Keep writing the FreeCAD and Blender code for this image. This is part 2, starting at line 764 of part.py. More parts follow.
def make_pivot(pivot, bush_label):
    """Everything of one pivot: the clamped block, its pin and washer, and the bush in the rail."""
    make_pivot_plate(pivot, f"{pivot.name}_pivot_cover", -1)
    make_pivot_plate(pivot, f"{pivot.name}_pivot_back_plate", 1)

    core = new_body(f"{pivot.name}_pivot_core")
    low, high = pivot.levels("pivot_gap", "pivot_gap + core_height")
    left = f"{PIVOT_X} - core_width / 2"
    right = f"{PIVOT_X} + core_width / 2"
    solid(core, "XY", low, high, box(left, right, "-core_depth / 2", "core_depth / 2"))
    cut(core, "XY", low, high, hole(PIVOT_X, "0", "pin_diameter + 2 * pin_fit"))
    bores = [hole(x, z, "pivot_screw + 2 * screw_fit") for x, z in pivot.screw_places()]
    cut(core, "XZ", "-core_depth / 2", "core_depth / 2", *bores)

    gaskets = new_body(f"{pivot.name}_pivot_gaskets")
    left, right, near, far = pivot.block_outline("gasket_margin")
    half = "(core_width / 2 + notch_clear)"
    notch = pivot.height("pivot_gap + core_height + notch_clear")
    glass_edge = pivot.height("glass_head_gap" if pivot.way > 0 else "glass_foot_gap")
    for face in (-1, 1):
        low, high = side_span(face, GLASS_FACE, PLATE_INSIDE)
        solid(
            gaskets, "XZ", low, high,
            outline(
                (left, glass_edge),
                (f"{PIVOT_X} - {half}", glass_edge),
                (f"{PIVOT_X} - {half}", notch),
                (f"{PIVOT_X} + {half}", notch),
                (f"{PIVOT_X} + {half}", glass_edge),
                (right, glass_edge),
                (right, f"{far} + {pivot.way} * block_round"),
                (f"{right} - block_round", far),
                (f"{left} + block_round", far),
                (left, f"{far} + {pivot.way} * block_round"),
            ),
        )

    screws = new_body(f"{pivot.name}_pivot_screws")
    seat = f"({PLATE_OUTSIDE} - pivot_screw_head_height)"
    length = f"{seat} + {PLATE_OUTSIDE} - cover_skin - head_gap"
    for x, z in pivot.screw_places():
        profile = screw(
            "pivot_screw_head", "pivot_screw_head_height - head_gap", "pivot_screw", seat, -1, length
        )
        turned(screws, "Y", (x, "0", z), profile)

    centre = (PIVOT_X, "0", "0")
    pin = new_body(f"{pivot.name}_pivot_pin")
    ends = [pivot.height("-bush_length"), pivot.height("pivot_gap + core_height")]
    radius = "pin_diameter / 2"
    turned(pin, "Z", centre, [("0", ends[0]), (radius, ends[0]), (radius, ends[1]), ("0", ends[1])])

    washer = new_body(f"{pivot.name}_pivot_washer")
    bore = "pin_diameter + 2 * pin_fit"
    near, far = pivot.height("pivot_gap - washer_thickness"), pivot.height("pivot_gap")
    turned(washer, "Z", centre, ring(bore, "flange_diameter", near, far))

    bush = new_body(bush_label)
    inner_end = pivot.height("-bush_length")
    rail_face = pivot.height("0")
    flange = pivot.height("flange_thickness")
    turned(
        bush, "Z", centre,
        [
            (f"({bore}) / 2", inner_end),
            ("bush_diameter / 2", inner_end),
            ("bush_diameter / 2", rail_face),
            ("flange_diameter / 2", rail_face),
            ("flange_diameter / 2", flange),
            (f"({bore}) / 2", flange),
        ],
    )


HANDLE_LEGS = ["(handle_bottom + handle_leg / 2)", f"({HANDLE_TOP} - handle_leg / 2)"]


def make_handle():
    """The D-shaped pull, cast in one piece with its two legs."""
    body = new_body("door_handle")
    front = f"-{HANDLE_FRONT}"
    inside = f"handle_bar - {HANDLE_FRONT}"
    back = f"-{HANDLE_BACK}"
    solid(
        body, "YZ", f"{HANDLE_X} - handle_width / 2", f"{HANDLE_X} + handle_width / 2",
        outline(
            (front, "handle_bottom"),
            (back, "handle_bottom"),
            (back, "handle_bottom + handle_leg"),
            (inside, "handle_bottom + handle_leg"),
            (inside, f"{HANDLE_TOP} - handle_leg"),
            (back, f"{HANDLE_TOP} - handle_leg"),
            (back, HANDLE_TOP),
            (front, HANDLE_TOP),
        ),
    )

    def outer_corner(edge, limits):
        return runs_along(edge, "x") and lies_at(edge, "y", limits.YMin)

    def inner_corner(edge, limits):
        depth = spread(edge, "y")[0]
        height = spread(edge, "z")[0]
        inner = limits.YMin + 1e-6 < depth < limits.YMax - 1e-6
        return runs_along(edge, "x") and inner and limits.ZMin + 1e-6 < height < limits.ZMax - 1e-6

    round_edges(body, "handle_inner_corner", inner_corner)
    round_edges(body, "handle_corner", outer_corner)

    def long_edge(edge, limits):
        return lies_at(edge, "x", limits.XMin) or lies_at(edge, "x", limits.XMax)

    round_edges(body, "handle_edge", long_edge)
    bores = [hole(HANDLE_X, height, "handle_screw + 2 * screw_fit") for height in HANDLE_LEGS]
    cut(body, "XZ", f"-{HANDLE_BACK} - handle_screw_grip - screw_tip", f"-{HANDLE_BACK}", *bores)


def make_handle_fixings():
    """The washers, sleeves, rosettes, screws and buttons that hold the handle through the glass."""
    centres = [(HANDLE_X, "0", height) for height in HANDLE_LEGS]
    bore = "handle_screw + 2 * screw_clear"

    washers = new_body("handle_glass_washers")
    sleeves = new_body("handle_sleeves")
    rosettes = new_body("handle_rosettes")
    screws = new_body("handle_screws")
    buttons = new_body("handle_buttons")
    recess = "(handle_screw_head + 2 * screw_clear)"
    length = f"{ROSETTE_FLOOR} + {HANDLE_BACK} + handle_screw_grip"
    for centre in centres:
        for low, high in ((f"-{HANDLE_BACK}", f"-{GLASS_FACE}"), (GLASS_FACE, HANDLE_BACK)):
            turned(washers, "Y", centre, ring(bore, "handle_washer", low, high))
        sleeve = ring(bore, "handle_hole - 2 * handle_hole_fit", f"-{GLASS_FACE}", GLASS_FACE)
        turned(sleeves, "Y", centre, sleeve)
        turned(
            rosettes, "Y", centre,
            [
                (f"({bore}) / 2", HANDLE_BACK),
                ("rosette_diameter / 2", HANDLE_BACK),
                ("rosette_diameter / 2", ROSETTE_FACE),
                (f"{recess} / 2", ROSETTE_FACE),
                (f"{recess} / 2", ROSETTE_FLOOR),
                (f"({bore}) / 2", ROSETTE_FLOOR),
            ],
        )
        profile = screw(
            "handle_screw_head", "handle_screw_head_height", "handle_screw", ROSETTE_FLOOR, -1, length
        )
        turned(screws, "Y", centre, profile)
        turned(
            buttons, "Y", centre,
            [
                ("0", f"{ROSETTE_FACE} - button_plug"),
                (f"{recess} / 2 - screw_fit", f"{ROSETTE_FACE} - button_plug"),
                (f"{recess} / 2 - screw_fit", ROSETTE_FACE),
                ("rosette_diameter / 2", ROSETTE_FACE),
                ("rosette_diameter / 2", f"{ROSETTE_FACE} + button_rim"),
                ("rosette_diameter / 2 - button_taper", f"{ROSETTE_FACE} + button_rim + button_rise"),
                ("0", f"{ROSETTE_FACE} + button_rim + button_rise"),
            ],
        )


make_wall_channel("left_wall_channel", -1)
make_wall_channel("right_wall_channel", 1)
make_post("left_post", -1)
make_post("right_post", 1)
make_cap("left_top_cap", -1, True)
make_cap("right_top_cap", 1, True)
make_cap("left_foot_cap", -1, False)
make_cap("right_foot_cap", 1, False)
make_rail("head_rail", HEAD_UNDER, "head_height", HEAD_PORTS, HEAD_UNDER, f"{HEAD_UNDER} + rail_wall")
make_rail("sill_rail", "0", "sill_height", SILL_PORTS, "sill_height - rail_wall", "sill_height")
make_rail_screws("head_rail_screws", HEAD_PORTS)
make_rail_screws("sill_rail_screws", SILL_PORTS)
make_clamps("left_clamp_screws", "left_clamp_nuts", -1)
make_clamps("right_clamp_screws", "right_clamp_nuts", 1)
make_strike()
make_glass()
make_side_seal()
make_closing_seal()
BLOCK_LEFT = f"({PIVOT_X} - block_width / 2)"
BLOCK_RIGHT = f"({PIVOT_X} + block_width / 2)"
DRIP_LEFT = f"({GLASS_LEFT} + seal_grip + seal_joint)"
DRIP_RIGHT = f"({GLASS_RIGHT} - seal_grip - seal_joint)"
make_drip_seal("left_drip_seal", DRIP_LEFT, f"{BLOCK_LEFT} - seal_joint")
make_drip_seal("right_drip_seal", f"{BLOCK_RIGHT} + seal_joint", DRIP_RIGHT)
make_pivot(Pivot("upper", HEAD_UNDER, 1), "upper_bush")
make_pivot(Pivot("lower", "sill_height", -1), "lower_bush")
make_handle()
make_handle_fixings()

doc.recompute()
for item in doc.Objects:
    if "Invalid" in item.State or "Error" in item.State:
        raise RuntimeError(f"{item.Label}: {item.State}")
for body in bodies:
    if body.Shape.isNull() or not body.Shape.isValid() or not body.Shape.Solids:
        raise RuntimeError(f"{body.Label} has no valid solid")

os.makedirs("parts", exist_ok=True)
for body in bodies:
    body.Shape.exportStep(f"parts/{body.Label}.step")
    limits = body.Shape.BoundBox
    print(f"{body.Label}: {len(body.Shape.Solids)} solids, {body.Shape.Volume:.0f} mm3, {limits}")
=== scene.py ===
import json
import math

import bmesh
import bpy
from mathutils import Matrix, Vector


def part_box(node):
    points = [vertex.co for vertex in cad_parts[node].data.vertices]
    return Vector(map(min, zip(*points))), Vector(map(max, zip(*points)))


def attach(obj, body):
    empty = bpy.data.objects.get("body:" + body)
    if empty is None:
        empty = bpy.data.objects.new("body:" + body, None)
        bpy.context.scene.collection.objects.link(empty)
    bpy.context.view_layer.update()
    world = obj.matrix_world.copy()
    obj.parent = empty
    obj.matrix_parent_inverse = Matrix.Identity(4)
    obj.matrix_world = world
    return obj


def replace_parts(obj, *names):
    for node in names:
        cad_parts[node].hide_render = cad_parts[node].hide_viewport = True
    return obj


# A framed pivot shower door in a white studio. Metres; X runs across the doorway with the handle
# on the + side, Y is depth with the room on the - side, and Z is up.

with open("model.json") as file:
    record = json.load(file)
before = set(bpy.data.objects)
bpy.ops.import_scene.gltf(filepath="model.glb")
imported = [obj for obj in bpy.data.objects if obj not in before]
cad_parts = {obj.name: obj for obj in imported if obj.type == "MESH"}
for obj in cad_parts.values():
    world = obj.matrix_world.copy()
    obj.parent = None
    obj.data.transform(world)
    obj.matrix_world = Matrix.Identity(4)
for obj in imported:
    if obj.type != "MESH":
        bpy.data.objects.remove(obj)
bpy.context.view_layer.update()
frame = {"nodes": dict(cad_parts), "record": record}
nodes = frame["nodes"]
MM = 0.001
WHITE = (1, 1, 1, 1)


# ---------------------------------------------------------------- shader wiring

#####

**Exercise description**
Proceeding from the line containing "for item in" through the line containing "# on the + side, Y", transcribe the lines above exactly, both end lines included.

**Answer for the task**
for item in doc.Objects:
    if "Invalid" in item.State or "Error" in item.State:
        raise RuntimeError(f"{item.Label}: {item.State}")
for body in bodies:
    if body.Shape.isNull() or not body.Shape.isValid() or not body.Shape.Solids:
        raise RuntimeError(f"{body.Label} has no valid solid")

os.makedirs("parts", exist_ok=True)
for body in bodies:
    body.Shape.exportStep(f"parts/{body.Label}.step")
    limits = body.Shape.BoundBox
    print(f"{body.Label}: {len(body.Shape.Solids)} solids, {body.Shape.Volume:.0f} mm3, {limits}")
=== scene.py ===
import json
import math

import bmesh
import bpy
from mathutils import Matrix, Vector


def part_box(node):
    points = [vertex.co for vertex in cad_parts[node].data.vertices]
    return Vector(map(min, zip(*points))), Vector(map(max, zip(*points)))


def attach(obj, body):
    empty = bpy.data.objects.get("body:" + body)
    if empty is None:
        empty = bpy.data.objects.new("body:" + body, None)
        bpy.context.scene.collection.objects.link(empty)
    bpy.context.view_layer.update()
    world = obj.matrix_world.copy()
    obj.parent = empty
    obj.matrix_parent_inverse = Matrix.Identity(4)
    obj.matrix_world = world
    return obj


def replace_parts(obj, *names):
    for node in names:
        cad_parts[node].hide_render = cad_parts[node].hide_viewport = True
    return obj


# A framed pivot shower door in a white studio. Metres; X runs across the doorway with the handle
# on the + side, Y is depth with the room on the - side, and Z is up.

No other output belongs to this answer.